Exercise prompt ▸ Which lines in the material below contain the word "that"? Copy each of them.

Source data ▸
┄┄┄┄┄┄┄┄┄┄┄┄┄┄┄┄┄┄┄┄

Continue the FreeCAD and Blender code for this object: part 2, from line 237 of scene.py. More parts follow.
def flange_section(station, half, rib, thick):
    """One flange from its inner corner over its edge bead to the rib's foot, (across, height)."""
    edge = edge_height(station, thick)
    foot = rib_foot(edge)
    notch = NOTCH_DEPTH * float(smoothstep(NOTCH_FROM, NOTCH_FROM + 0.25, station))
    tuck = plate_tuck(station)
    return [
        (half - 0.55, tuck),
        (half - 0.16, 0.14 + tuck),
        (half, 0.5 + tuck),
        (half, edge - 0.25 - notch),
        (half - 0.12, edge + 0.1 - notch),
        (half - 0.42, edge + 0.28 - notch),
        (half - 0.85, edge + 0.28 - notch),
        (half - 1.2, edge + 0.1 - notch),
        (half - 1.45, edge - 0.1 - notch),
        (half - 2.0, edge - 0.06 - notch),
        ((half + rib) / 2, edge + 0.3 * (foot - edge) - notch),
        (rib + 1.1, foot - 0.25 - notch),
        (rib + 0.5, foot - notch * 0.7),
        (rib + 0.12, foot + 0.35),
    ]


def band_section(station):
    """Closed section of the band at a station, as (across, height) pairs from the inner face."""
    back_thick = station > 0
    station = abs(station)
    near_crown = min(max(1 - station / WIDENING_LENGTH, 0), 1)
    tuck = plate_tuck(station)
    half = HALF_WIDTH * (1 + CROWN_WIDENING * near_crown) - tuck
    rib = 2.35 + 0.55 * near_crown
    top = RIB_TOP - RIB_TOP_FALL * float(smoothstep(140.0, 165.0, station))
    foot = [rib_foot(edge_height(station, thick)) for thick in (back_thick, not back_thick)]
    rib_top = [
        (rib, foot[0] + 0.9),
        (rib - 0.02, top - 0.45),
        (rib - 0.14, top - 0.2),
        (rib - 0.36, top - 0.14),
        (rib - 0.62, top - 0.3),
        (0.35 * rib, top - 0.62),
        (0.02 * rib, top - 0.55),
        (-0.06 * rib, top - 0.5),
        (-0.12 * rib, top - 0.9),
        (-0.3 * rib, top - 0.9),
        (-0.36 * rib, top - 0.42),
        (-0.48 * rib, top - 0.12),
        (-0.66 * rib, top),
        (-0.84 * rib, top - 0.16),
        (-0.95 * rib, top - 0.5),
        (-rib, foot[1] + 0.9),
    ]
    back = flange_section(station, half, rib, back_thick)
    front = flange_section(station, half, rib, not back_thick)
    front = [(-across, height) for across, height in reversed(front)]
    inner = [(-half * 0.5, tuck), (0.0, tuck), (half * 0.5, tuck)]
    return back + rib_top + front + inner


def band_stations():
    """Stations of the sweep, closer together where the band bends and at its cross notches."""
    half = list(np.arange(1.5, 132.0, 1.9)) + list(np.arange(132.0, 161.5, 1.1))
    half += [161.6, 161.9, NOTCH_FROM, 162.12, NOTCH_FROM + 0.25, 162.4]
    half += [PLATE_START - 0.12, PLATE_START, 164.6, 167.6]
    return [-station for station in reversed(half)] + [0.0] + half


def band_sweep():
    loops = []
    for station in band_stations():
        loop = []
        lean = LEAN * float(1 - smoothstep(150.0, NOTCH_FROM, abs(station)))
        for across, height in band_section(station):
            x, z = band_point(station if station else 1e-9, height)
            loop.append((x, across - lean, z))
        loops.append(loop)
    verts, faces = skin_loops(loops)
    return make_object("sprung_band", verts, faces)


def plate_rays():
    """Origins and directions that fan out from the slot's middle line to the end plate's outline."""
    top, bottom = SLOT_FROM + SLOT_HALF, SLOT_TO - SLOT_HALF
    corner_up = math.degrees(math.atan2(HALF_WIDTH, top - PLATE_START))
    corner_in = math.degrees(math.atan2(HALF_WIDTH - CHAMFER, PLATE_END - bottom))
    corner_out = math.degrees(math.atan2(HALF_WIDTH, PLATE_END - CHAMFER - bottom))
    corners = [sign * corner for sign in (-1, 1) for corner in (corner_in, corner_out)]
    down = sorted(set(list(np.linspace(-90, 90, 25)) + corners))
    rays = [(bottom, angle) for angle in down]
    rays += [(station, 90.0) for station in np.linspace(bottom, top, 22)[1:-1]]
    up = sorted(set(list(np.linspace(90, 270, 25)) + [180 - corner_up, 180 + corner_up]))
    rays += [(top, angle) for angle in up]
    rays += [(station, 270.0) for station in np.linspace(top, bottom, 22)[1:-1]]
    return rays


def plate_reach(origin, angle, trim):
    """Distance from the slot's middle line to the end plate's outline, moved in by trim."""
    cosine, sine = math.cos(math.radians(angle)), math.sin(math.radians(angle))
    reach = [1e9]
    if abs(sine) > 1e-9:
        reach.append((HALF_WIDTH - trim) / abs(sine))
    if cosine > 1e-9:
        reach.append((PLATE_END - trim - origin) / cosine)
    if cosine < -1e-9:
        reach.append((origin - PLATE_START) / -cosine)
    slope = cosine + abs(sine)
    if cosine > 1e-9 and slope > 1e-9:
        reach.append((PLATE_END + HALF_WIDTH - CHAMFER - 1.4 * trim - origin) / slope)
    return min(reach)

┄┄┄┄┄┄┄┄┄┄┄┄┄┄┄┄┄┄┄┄

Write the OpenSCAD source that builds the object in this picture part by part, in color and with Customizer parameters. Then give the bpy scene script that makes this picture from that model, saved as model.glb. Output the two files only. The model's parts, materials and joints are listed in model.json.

┄┄┄┄┄┄┄┄┄┄┄┄┄┄┄┄┄┄┄┄

Answer to this task ▸
    """Origins and directions that fan out from the slot's middle line to the end plate's outline."""
Write the OpenSCAD source that builds the object in this picture part by part, in color and with Customizer parameters. Then give the bpy scene script that makes this picture from that model, saved as model.glb. Output the two files only. The model's parts, materials and joints are listed in model.json.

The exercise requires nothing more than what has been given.